At half-time, Mollensiep is angry with his players, accusing them of losing all the battles in the middle of the pitch. As two large containers of cake (an odd choice for a half-time snack) sit untouched next to his tactics board, he unloads his fury on his team and then starts to build them back up again, encouraging and cajoling them.

The second half is better but tempers begin to boil over. Rellinghausen's manager explodes with rage at the referee, calling him something that literally translates as "a s--t whistle," and he is sent from his dugout.

Freisenbruch continue to press for a goal but chances are few and far between. With 20 minutes left, 41-year-old Mollensiep brings himself onto the pitch to no avail. As his team push up, gaps emerge at the back. With two minutes left on the clock, Rellinghausen score on the break. From up above the pitch, their manager shouts himself hoarse with joy.
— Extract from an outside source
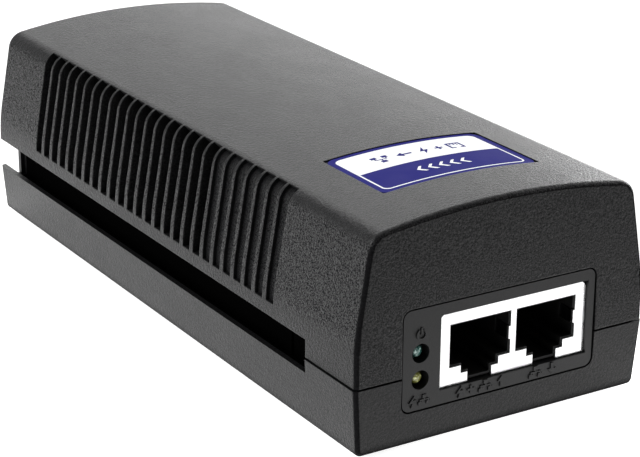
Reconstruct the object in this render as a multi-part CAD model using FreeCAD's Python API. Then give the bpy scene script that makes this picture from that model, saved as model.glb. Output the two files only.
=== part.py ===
"""Mid-span power injector in a two-part plastic case.

Two network sockets are at the front and a mains inlet is at the back.
Millimetres. +Z up, the sockets face -Y, the origin is on the floor under the middle of the case.
"""

import FreeCAD
import Part

import math
import os

Vector = FreeCAD.Vector

# ---- case ----------------------------------------------------------------------------------------
CASE_WIDTH = 61.0  # of the lid, at the parting line
BASE_PROUD = 0.15  # how far the base's sides stand out past the lid's
CASE_LENGTH = 145.3  # at the parting line
FOOT_STAND_OFF = 0.7  # how far the rubber feet lift the case off the floor
BASE_Z = FOOT_STAND_OFF
PARTING_Z = BASE_Z + 12.75
CROWN_Z = BASE_Z + 41.9  # top of the arched lid, on the centre line
CROWN_RADIUS = 150.0
PARTING_GAP = 0.4  # shadow line between the two shells
WALL = 2.2
BASE_DRAFT = 0.9  # how much narrower each side is at the bottom edge than at the parting line
SIDE_BEND_Z = BASE_Z + 20.7  # above this height the sides lean inwards
SIDE_LEAN = math.tan(math.radians(9.6))
SIDE_BEND_RADIUS = 35.0
SHOULDER_RADIUS = 3.8
BASE_EDGE_RADIUS = 1.2
END_EDGE_RADIUS = 0.9
END_DRAFT_LOW = 0.4
END_DRAFT_HIGH = 0.55
FRONT_Y = -CASE_LENGTH / 2
REAR_Y = CASE_LENGTH / 2

# ---- cooling slots -------------------------------------------------------------------------------
VENT_COUNT = 26
VENT_PITCH = 3.85
VENT_WIDTH = 2.55  # at the lower end
VENT_FLARE = 0.6  # how much further a slot reaches towards the sockets at its upper end
VENT_FIRST_Y = -44.5  # centre of the slot nearest the sockets, at its lower end
VENT_BLIND_COUNT = 7  # the slots nearest the sockets don't go through the wall
VENT_BLIND_DEPTH = 0.7
VENT_BOTTOM_Z = BASE_Z + 18.85
VENT_TOP_X = 25.6  # where the slots end on the shoulder, from the centre line
VENT_TOP_Z = BASE_Z + 39.4
VENT_INNER_X = 20.0  # how far in the cutters reach, past the inside of the walls

# ---- bracket channels along both sides -----------------------------------------------------------
CHANNEL_FRONT_Y = FRONT_Y + 16.0
CHANNEL_MOUTH_Z = (BASE_Z + 10.0, BASE_Z + 16.25)
CHANNEL_INSIDE_Z = (BASE_Z + 7.6, BASE_Z + 17.2)
CHANNEL_INSIDE_X = (25.4, 29.3)  # inner wall and the back of the lips, from the centre line
CHANNEL_WALL = 1.5
DETENT_Y = CHANNEL_FRONT_Y + 12.7
DETENT_SIZE = (0.5, 1.0)  # height and width of the small rib that clicks into a bracket

# ---- front panel ---------------------------------------------------------------------------------
PANEL_X = (-20.9, 19.5)
PANEL_Z = (BASE_Z + 6.25, BASE_Z + 24.75)
PANEL_CORNER = 1.5
PANEL_GAP = 0.3
PANEL_Y = FRONT_Y + 0.3  # its face, a little behind the case front
PANEL_FLANGE = 1.2  # how far the hidden flange reaches behind the front wall
PANEL_FLANGE_Y = FRONT_Y + WALL + 0.35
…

The result ends Freisenbruch's excellent unbeaten run and the mood in the dressing room afterwards is sombre. A handful of the players stick around in the clubhouse, sinking beers and playing a complicated dice game called "Shocken." Mollensiep leaves soon after the full-time whistle.

It's clear that Mollensiep will have his own ideas on how to bounce back from this disappointment. He will have come to his own conclusions on who to drop and what to change. But at TC Freisenbruch, those decisions are not his to make. Here, it is the supporters who wield the power.

"I'm sad and I'm disappointed that the team has lost," said Janina Mockenhaupt, who is both a team manager and a multi-tasking organiser behind the scenes. "But I don't want to change the team. It's a good team!"